The Dallas Morning News: “Is Inflation Leading to Smaller Toilet Paper Rolls or Less Toothpaste in the Tube,” 05/12/22
Sreekumar Bhaskaran, associate professor of Information Technology and Operations Management, advises that in an era of inflation and labor shortages, some manufacturers are relying on so-called shrinkflation to keep costs from rising. Shrinkflation is when makers of consumer staples downsize a product to save on costs, rather than risk shopper backlash by upping the price. Many consumers may not notice the shrinkage since the price remains the same, but inflation and shrinkflation could lead to changes in buying habits, Bhaskaran warns, with shoppers opting for lower-priced products or reducing their consumption. He says, “It also prevents you from being able to reach the consumer in the future because their consumption patterns have dramatically, drastically changed.”

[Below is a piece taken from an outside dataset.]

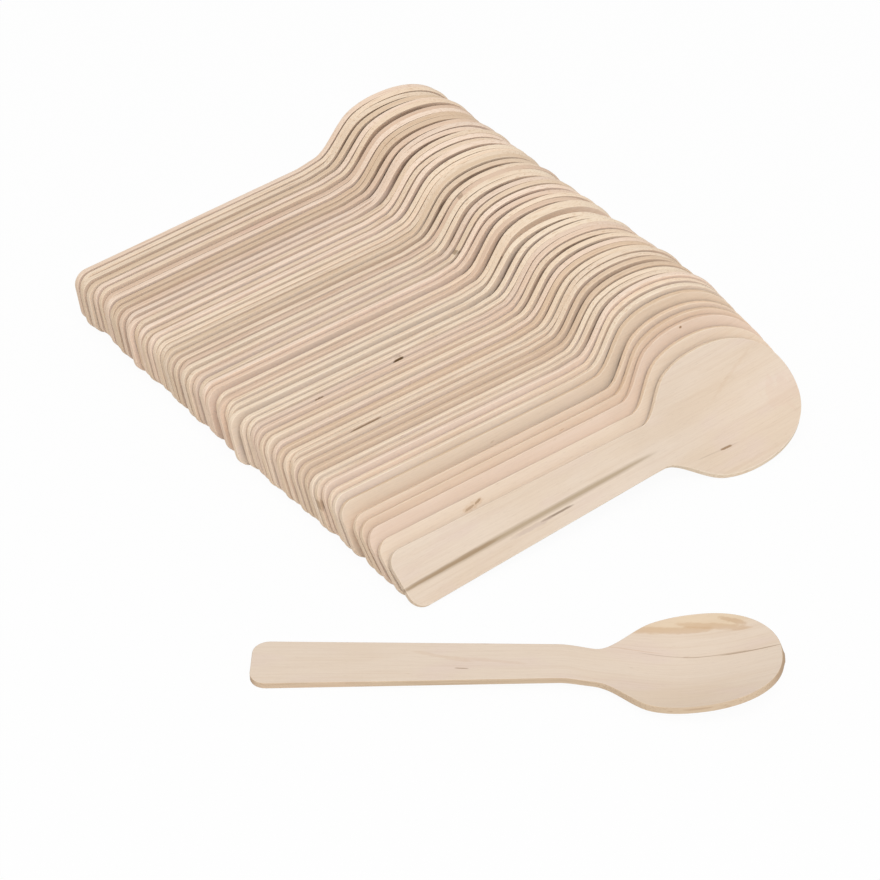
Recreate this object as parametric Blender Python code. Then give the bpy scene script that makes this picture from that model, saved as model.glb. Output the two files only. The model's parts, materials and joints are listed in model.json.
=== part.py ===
"""A pack of disposable birch spoons: a nested row standing on edge, and one loose spoon.

Metres, +Z up. The row runs along +Y and the handles point along -X. Every spoon stands
on the long edge of its handle and on the side of its bowl, and leans back on the next.
"""
import math
import random

import bmesh
import bpy
from mathutils import Matrix, Vector
from mathutils.bvhtree import BVHTree

# The flat blank that is cut from veneer
SPOON_LENGTH = 0.140
VENEER_THICKNESS = 0.0017
HANDLE_END_WIDTH = 0.0175
HANDLE_NECK_WIDTH = 0.0134
HANDLE_CORNER_RADIUS = 0.0046
BOWL_WIDTH = 0.0376
BOWL_BACK_LENGTH = 0.0232
BOWL_FRONT_LENGTH = 0.0227
BOWL_FULLNESS = 2.2
NECK_BEFORE = 0.0035
NECK_AFTER = 0.0116

# The form that the hot press gives it
DISH_DEPTH = 0.0040
DISH_RUN_IN = 0.0045
NECK_DROP = 0.0018
NECK_DROP_RUN = 0.0130
TIP_RISE = 0.0023

# The row
ROW_COUNT = 59
CLEARANCE = 0.0003
FRONT_LEAN = math.radians(46.0)
NEAR_LEAN = math.radians(21.3)
FAR_LEAN = math.radians(6.1)
LEAN_FADE = 4.7
LEAN_FADE_POWER = 1.1
SLUMPED_SPOONS = 5
SLUMP_STEP = math.radians(4.6)
EVEN_FRONT = 10
LEAN_SCATTER = math.radians(1.7)
FRONT_YAW = math.radians(-2.9)
FAR_YAW = math.radians(0.5)
YAW_SCATTER = math.radians(0.25)
SLIDE_SCATTER = 0.0009
ROW_BOW = -0.0007
STRAY_SPOON = 25
STRAY_SLIDE = -0.0022

# The loose spoon, measured from the middle of the front spoon's handle end
LOOSE_YAW = math.radians(-38.24)
LOOSE_OFFSET = (-0.0480, 0.0015)

SEED = 17
SHARP_ANGLE = math.radians(35.0)
TONES = {
    "birch_cream": (0.78, 0.62, 0.46),
    "birch_sand": (0.72, 0.55, 0.40),
    "birch_rose": (0.74, 0.54, 0.41),
}
WOOD_ROUGHNESS = 0.62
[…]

Read about Bhaskaran’s research.

The Wall Street Journal: “A High Percentage of Consumers Really Don’t Understand Percentages,” 05/27/22
Matthew Fisher and Milica Mormann, assistant professors of marketing, received coverage for a co-authored paper showing that consumers often miscalculate percentages in marketing claims, thus leaving money on the table. “It seems participants often revert to a more common use of percentages that express relative size of the whole,” says Fisher, who explains that one reason for the miscalculation is that distinguishing between relative size (“102% of”) and relative change (“102% more” or “102% less”) often hinges on a single word. “People tend to be really bad at understanding percentages,” says Mormann, adding that people are better able to understand phrases like twice as much or multiples. “Using 2.3 times rather than 130% is a way more effective way to communicate.”